> YOUR TASK
Below is the data. Give it again, complete and exact.

> DATA LINES
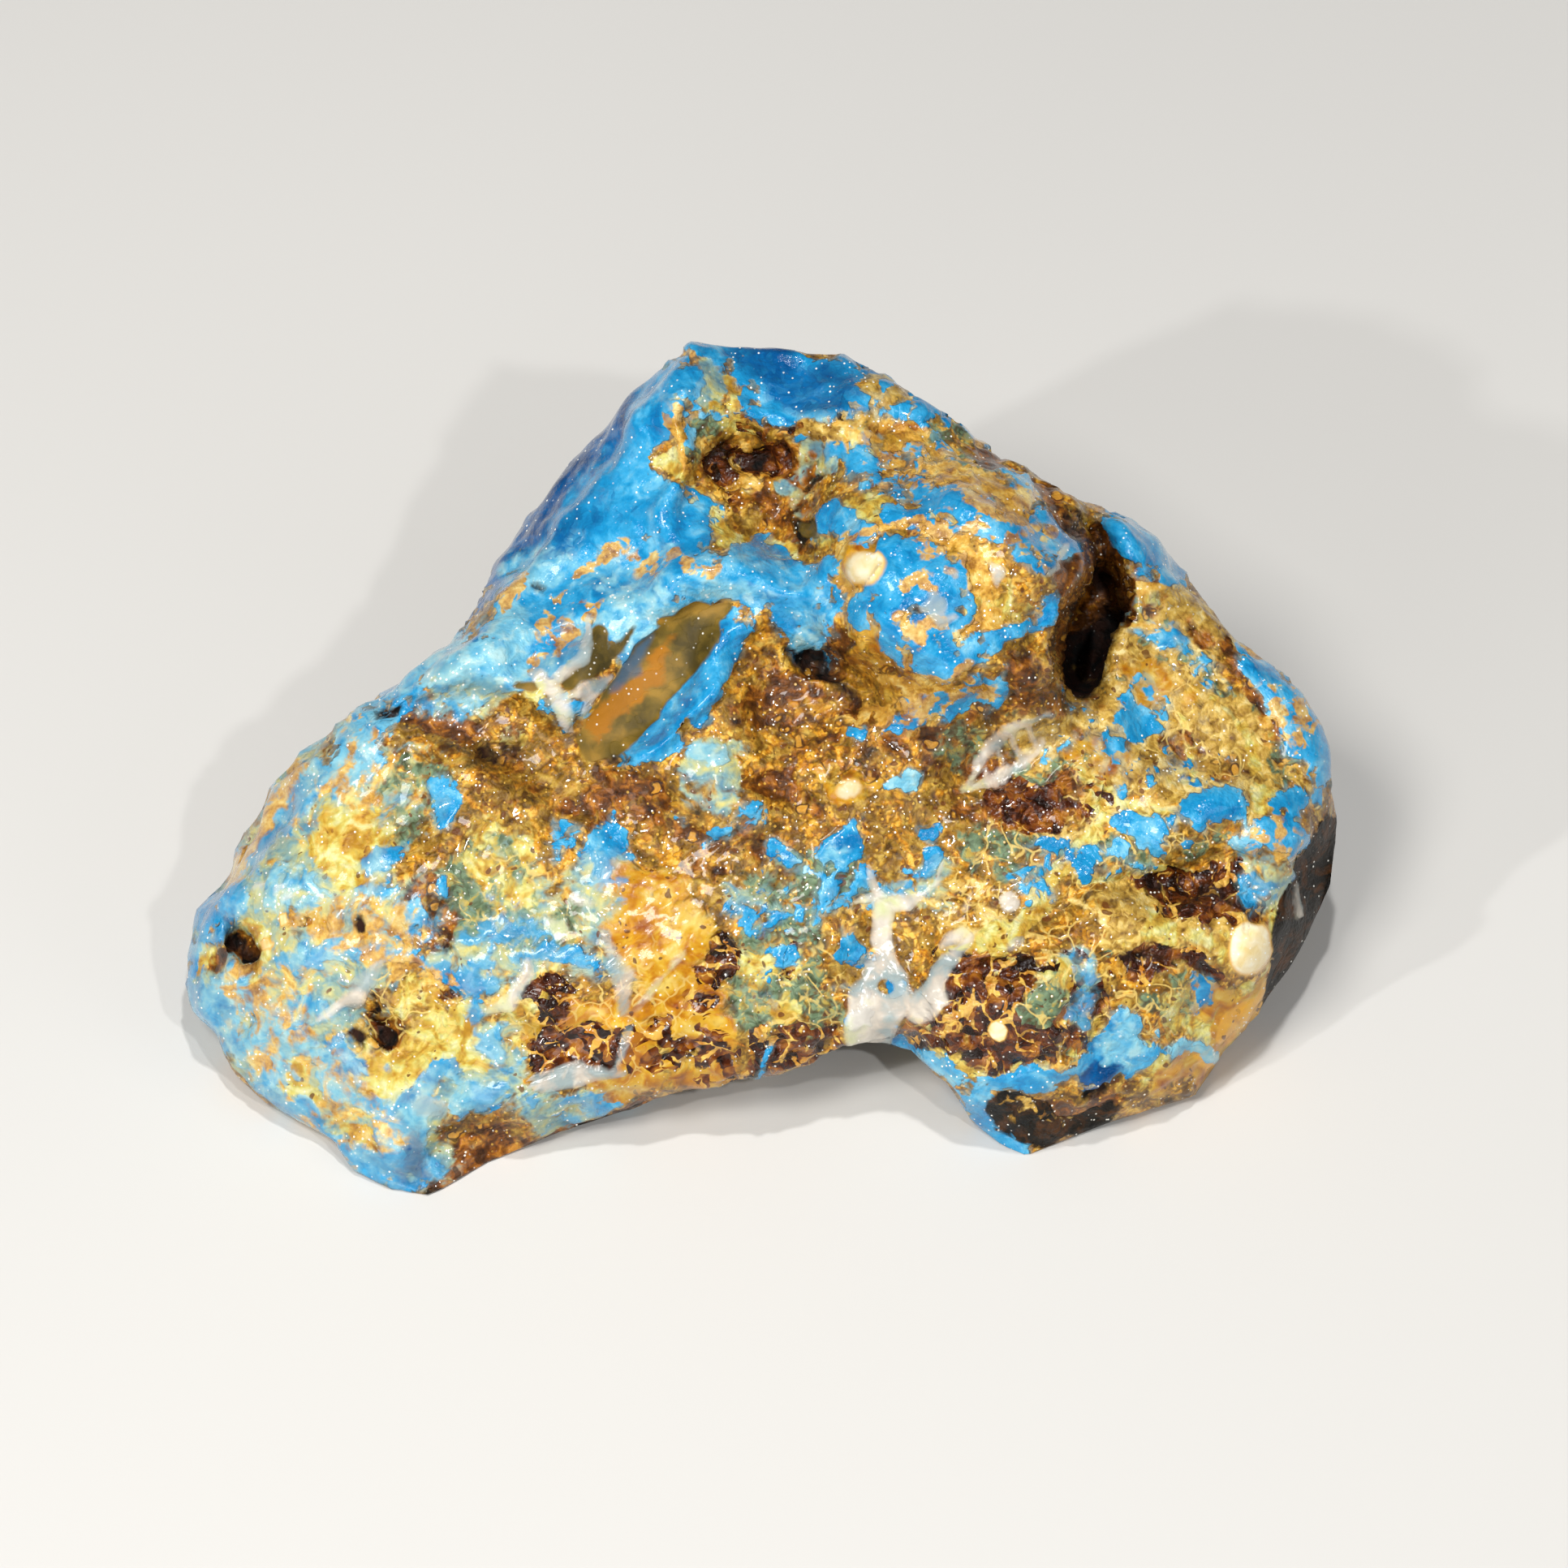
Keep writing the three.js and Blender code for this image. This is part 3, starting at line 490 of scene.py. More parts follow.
# %% Patches of the blue film
# middle right and up, half-width, half-height, turn, strength
PATCHES = {}
PATCHES["blue"] = [
    (-10.5, 16.5, 8.8, 5.2, 57, 1.3), (-7.0, 21.4, 4.8, 2.2, 70, 1.25),
    (-13.0, 12.0, 6.0, 4.0, 40, 1.2), (-14.5, 7.8, 6.8, 3.0, 22, 1.15), (-8.0, 11.2, 6.0, 3.6, 12, 1.2),
    (-1.6, 11.4, 5.4, 1.9, -6, 1.15), (1.8, 10.4, 2.8, 2.4, -20, 0.95), (2.2, 24.2, 5.0, 2.1, -4, 1.25),
    (0.5, 22.4, 2.6, 1.0, 0, 0.7), (-4.8, 4.9, 5.8, 1.15, 51, 1.25), (-19.5, 6.2, 3.8, 1.7, 38, 0.9),
    (-16.5, 5.4, 4.7, 1.7, 10, 0.85), (-11.4, 3.2, 1.2, 1.8, -30, 0.75),
    (-5.4, 14.8, 1.8, 3.4, 10, 1.05), (-7.0, 8.6, 2.6, 1.2, 45, 0.9),
    # knob
    (3.9, 12.4, 1.2, 1.1, 0, 1.0), (6.0, 14.6, 2.2, 1.1, -10, 1.0), (9.6, 15.8, 1.7, 1.0, 0, 0.95),
    (7.0, 18.3, 1.6, 0.7, 0, 0.85), (9.6, 11.4, 2.5, 2.6, 0, 1.1), (13.0, 14.4, 4.4, 1.2, -4, 0.9),
    (17.0, 14.0, 1.9, 1.9, 0, 1.1), (13.0, 16.6, 1.8, 1.0, -30, 0.85), (7.8, 8.7, 2.2, 1.6, -15, 1.0),
    (11.3, 7.0, 2.8, 1.3, -10, 1.15), (14.4, 8.0, 2.0, 1.3, 20, 1.05), (16.4, 9.2, 1.7, 1.2, 0, 1.0),
    (10.6, 3.2, 3.2, 1.0, 0, 0.85), (13.9, 3.9, 1.0, 2.0, -10, 1.0), (9.4, 22.2, 1.8, 0.9, -20, 0.8),
    (5.0, 9.8, 1.4, 1.0, 0, 0.8), (10.7, 9.2, 1.9, 1.4, 0, 1.0), (9.0, 17.4, 5.0, 2.0, -20, 0.6),
    # left lobe
    (-30.0, -2.6, 5.8, 1.5, 49, 1.05), (-24.5, 1.4, 4.2, 2.0, 30, 0.95),
    (-21.5, 5.0, 3.2, 1.6, 35, 0.95), (-34.3, -9.5, 1.4, 3.2, -10, 1.1),
    (-34.2, -14.5, 1.8, 3.4, 10, 1.1), (-31.4, -14.4, 2.6, 3.0, 20, 0.8),
    (-31.0, -18.2, 3.0, 2.0, -40, 0.85), (-28.5, -21.8, 3.6, 1.2, -38, 1.0),
    (-24.6, -24.2, 2.2, 1.7, -30, 1.0), (-22.4, -22.0, 2.2, 3.4, 20, 1.05),
    (-20.5, -20.0, 2.0, 1.2, 10, 0.9), (-18.6, -21.3, 2.6, 1.4, 10, 0.75),
    (-26.6, -18.6, 2.4, 1.8, -20, 0.72), (-23.2, -5.2, 1.3, 1.0, 20, 1.0),
    (-20.5, -2.6, 0.95, 1.7, 10, 1.0), (-9.5, -5.8, 1.1, 2.9, 5, 0.95), (-11.9, -4.6, 1.0, 1.3, 0, 0.9),
    (-23.0, -11.6, 3.8, 1.2, -8, 0.9), (-17.8, -12.4, 2.4, 1.6, -20, 0.9),
    (-27.5, -11.6, 2.2, 1.4, 10, 0.8), (-29.0, -7.4, 2.8, 1.5, 20, 0.62),
    (-16.8, -16.4, 1.6, 2.8, 10, 0.75), (-12.8, -11.6, 2.8, 1.1, -8, 0.85),
    (-23.0, -8.4, 4.4, 2.6, 0, 0.56), (-11.5, -20.2, 3.4, 0.6, 8, 0.8),
    (-29.0, -16.4, 3.4, 2.8, 0, 0.66), (-15.6, -9.6, 3.0, 1.6, 0, 0.6),
    # middle
    (-3.4, 0.8, 2.2, 1.5, 10, 0.72), (-3.0, -3.4, 2.2, 1.4, 0, 0.55), (4.6, -4.5, 1.7, 1.6, 30, 1.0),
    (9.5, -6.1, 1.0, 1.1, 0, 1.25), (7.6, -0.8, 1.0, 0.8, 20, 1.0), (10.0, -4.0, 1.0, 0.9, 0, 0.85),
    (-1.0, -8.6, 3.6, 0.7, 2, 0.62), (1.0, -5.6, 1.6, 0.9, 0, 0.72), (7.2, -13.5, 0.75, 0.6, 0, 1.3),
    (5.4, -12.0, 0.8, 1.2, 0, 0.85), (5.6, -15.6, 1.2, 1.6, 0, 0.72), (4.4, -7.6, 5.0, 3.0, 0, 0.5),
    (1.4, -11.0, 3.0, 3.6, 0, 0.3), (0.6, -18.0, 0.6, 1.0, 0, 0.8), (6.0, 2.6, 1.0, 0.7, 0, 0.95),
    (1.9, 20.0, 1.0, 0.5, 0, 0.9), (3.6, 18.4, 1.2, 0.6, 10, 0.75), (12.5, 19.2, 1.7, 0.6, -35, 0.8),
    (15.8, 17.2, 1.5, 0.6, -30, 0.8), (10.6, 20.8, 1.3, 0.6, -30, 0.85), (7.4, 20.6, 0.9, 0.5, 0, 0.8),
    # right
    (22.4, 3.2, 1.0, 1.6, 20, 1.2), (24.2, -4.5, 1.9, 1.25, 15, 1.2), (27.5, -3.0, 1.6, 1.5, 30, 1.2),
    (32.0, -4.1, 2.2, 1.3, 20, 1.2), (29.5, -5.3, 1.5, 1.0, 0, 0.85), (32.6, 3.8, 5.2, 1.6, -52, 1.2),
    (34.3, -0.2, 1.8, 2.0, 0, 0.95), (33.0, -1.8, 1.8, 1.0, 0, 0.75), (23.6, 14.2, 2.8, 1.4, -45, 1.15),
    (25.2, 11.8, 1.4, 1.0, 0, 0.85), (19.7, -6.2, 1.6, 1.1, 10, 1.0), (22.6, -6.1, 0.7, 0.8, 0, 0.95),
    (17.6, -5.3, 1.6, 1.0, 0, 0.8), (21.6, -17.9, 2.7, 1.8, 35, 1.25), (26.5, -17.2, 1.8, 1.1, 20, 0.9),
    (15.5, -19.6, 3.6, 1.1, 3, 1.15), (10.6, -18.2, 2.6, 1.0, -48, 1.15),
    (14.0, -22.0, 3.4, 1.5, -48, 1.2), (19.0, -13.6, 1.1, 2.2, 15, 0.85),
    (22.5, 1.5, 7.0, 4.0, -20, 0.26), (25.5, 7.0, 4.0, 1.6, -48, 0.36), (20.0, -6.6, 6.0, 1.2, 6, 0.5),
    (30.5, -7.6, 2.0, 1.2, 0, 0.55), (27.4, -13.4, 1.6, 1.0, 0, 0.5), (-3.4, 25.5, 2.2, 0.9, -15, 1.0),
]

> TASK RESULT
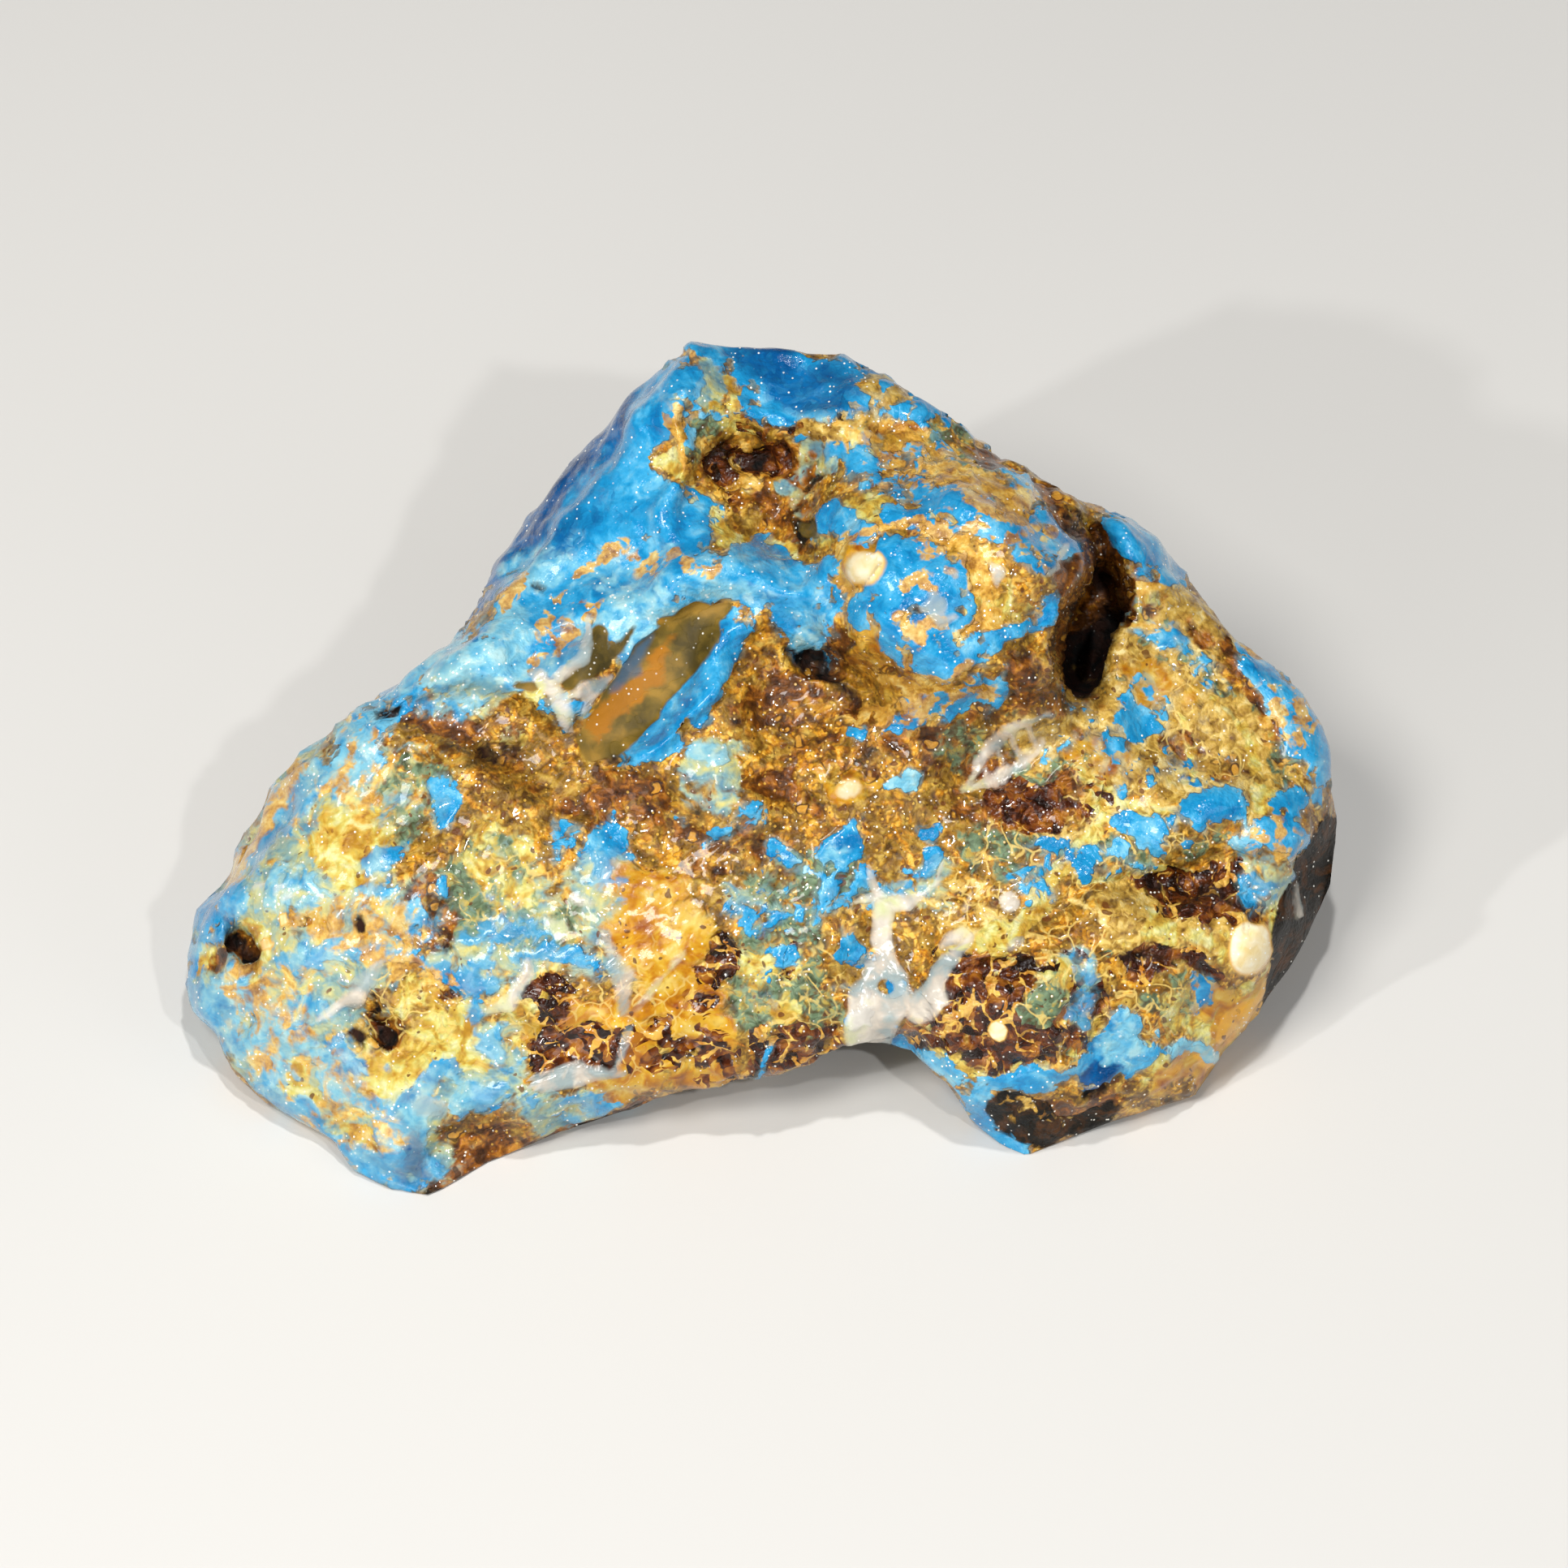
Keep writing the three.js and Blender code for this image. This is part 3, starting at line 490 of scene.py. More parts follow.
# %% Patches of the blue film
# middle right and up, half-width, half-height, turn, strength
PATCHES = {}
PATCHES["blue"] = [
    (-10.5, 16.5, 8.8, 5.2, 57, 1.3), (-7.0, 21.4, 4.8, 2.2, 70, 1.25),
    (-13.0, 12.0, 6.0, 4.0, 40, 1.2), (-14.5, 7.8, 6.8, 3.0, 22, 1.15), (-8.0, 11.2, 6.0, 3.6, 12, 1.2),
    (-1.6, 11.4, 5.4, 1.9, -6, 1.15), (1.8, 10.4, 2.8, 2.4, -20, 0.95), (2.2, 24.2, 5.0, 2.1, -4, 1.25),
    (0.5, 22.4, 2.6, 1.0, 0, 0.7), (-4.8, 4.9, 5.8, 1.15, 51, 1.25), (-19.5, 6.2, 3.8, 1.7, 38, 0.9),
    (-16.5, 5.4, 4.7, 1.7, 10, 0.85), (-11.4, 3.2, 1.2, 1.8, -30, 0.75),
    (-5.4, 14.8, 1.8, 3.4, 10, 1.05), (-7.0, 8.6, 2.6, 1.2, 45, 0.9),
    # knob
    (3.9, 12.4, 1.2, 1.1, 0, 1.0), (6.0, 14.6, 2.2, 1.1, -10, 1.0), (9.6, 15.8, 1.7, 1.0, 0, 0.95),
    (7.0, 18.3, 1.6, 0.7, 0, 0.85), (9.6, 11.4, 2.5, 2.6, 0, 1.1), (13.0, 14.4, 4.4, 1.2, -4, 0.9),
    (17.0, 14.0, 1.9, 1.9, 0, 1.1), (13.0, 16.6, 1.8, 1.0, -30, 0.85), (7.8, 8.7, 2.2, 1.6, -15, 1.0),
    (11.3, 7.0, 2.8, 1.3, -10, 1.15), (14.4, 8.0, 2.0, 1.3, 20, 1.05), (16.4, 9.2, 1.7, 1.2, 0, 1.0),
    (10.6, 3.2, 3.2, 1.0, 0, 0.85), (13.9, 3.9, 1.0, 2.0, -10, 1.0), (9.4, 22.2, 1.8, 0.9, -20, 0.8),
    (5.0, 9.8, 1.4, 1.0, 0, 0.8), (10.7, 9.2, 1.9, 1.4, 0, 1.0), (9.0, 17.4, 5.0, 2.0, -20, 0.6),
    # left lobe
    (-30.0, -2.6, 5.8, 1.5, 49, 1.05), (-24.5, 1.4, 4.2, 2.0, 30, 0.95),
    (-21.5, 5.0, 3.2, 1.6, 35, 0.95), (-34.3, -9.5, 1.4, 3.2, -10, 1.1),
    (-34.2, -14.5, 1.8, 3.4, 10, 1.1), (-31.4, -14.4, 2.6, 3.0, 20, 0.8),
    (-31.0, -18.2, 3.0, 2.0, -40, 0.85), (-28.5, -21.8, 3.6, 1.2, -38, 1.0),
    (-24.6, -24.2, 2.2, 1.7, -30, 1.0), (-22.4, -22.0, 2.2, 3.4, 20, 1.05),
    (-20.5, -20.0, 2.0, 1.2, 10, 0.9), (-18.6, -21.3, 2.6, 1.4, 10, 0.75),
    (-26.6, -18.6, 2.4, 1.8, -20, 0.72), (-23.2, -5.2, 1.3, 1.0, 20, 1.0),
    (-20.5, -2.6, 0.95, 1.7, 10, 1.0), (-9.5, -5.8, 1.1, 2.9, 5, 0.95), (-11.9, -4.6, 1.0, 1.3, 0, 0.9),
    (-23.0, -11.6, 3.8, 1.2, -8, 0.9), (-17.8, -12.4, 2.4, 1.6, -20, 0.9),
    (-27.5, -11.6, 2.2, 1.4, 10, 0.8), (-29.0, -7.4, 2.8, 1.5, 20, 0.62),
    (-16.8, -16.4, 1.6, 2.8, 10, 0.75), (-12.8, -11.6, 2.8, 1.1, -8, 0.85),
    (-23.0, -8.4, 4.4, 2.6, 0, 0.56), (-11.5, -20.2, 3.4, 0.6, 8, 0.8),
    (-29.0, -16.4, 3.4, 2.8, 0, 0.66), (-15.6, -9.6, 3.0, 1.6, 0, 0.6),
    # middle
    (-3.4, 0.8, 2.2, 1.5, 10, 0.72), (-3.0, -3.4, 2.2, 1.4, 0, 0.55), (4.6, -4.5, 1.7, 1.6, 30, 1.0),
    (9.5, -6.1, 1.0, 1.1, 0, 1.25), (7.6, -0.8, 1.0, 0.8, 20, 1.0), (10.0, -4.0, 1.0, 0.9, 0, 0.85),
    (-1.0, -8.6, 3.6, 0.7, 2, 0.62), (1.0, -5.6, 1.6, 0.9, 0, 0.72), (7.2, -13.5, 0.75, 0.6, 0, 1.3),
    (5.4, -12.0, 0.8, 1.2, 0, 0.85), (5.6, -15.6, 1.2, 1.6, 0, 0.72), (4.4, -7.6, 5.0, 3.0, 0, 0.5),
    (1.4, -11.0, 3.0, 3.6, 0, 0.3), (0.6, -18.0, 0.6, 1.0, 0, 0.8), (6.0, 2.6, 1.0, 0.7, 0, 0.95),
    (1.9, 20.0, 1.0, 0.5, 0, 0.9), (3.6, 18.4, 1.2, 0.6, 10, 0.75), (12.5, 19.2, 1.7, 0.6, -35, 0.8),
    (15.8, 17.2, 1.5, 0.6, -30, 0.8), (10.6, 20.8, 1.3, 0.6, -30, 0.85), (7.4, 20.6, 0.9, 0.5, 0, 0.8),
    # right
    (22.4, 3.2, 1.0, 1.6, 20, 1.2), (24.2, -4.5, 1.9, 1.25, 15, 1.2), (27.5, -3.0, 1.6, 1.5, 30, 1.2),
    (32.0, -4.1, 2.2, 1.3, 20, 1.2), (29.5, -5.3, 1.5, 1.0, 0, 0.85), (32.6, 3.8, 5.2, 1.6, -52, 1.2),
    (34.3, -0.2, 1.8, 2.0, 0, 0.95), (33.0, -1.8, 1.8, 1.0, 0, 0.75), (23.6, 14.2, 2.8, 1.4, -45, 1.15),
    (25.2, 11.8, 1.4, 1.0, 0, 0.85), (19.7, -6.2, 1.6, 1.1, 10, 1.0), (22.6, -6.1, 0.7, 0.8, 0, 0.95),
    (17.6, -5.3, 1.6, 1.0, 0, 0.8), (21.6, -17.9, 2.7, 1.8, 35, 1.25), (26.5, -17.2, 1.8, 1.1, 20, 0.9),
    (15.5, -19.6, 3.6, 1.1, 3, 1.15), (10.6, -18.2, 2.6, 1.0, -48, 1.15),
    (14.0, -22.0, 3.4, 1.5, -48, 1.2), (19.0, -13.6, 1.1, 2.2, 15, 0.85),
    (22.5, 1.5, 7.0, 4.0, -20, 0.26), (25.5, 7.0, 4.0, 1.6, -48, 0.36), (20.0, -6.6, 6.0, 1.2, 6, 0.5),
    (30.5, -7.6, 2.0, 1.2, 0, 0.55), (27.4, -13.4, 1.6, 1.0, 0, 0.5), (-3.4, 25.5, 2.2, 0.9, -15, 1.0),
]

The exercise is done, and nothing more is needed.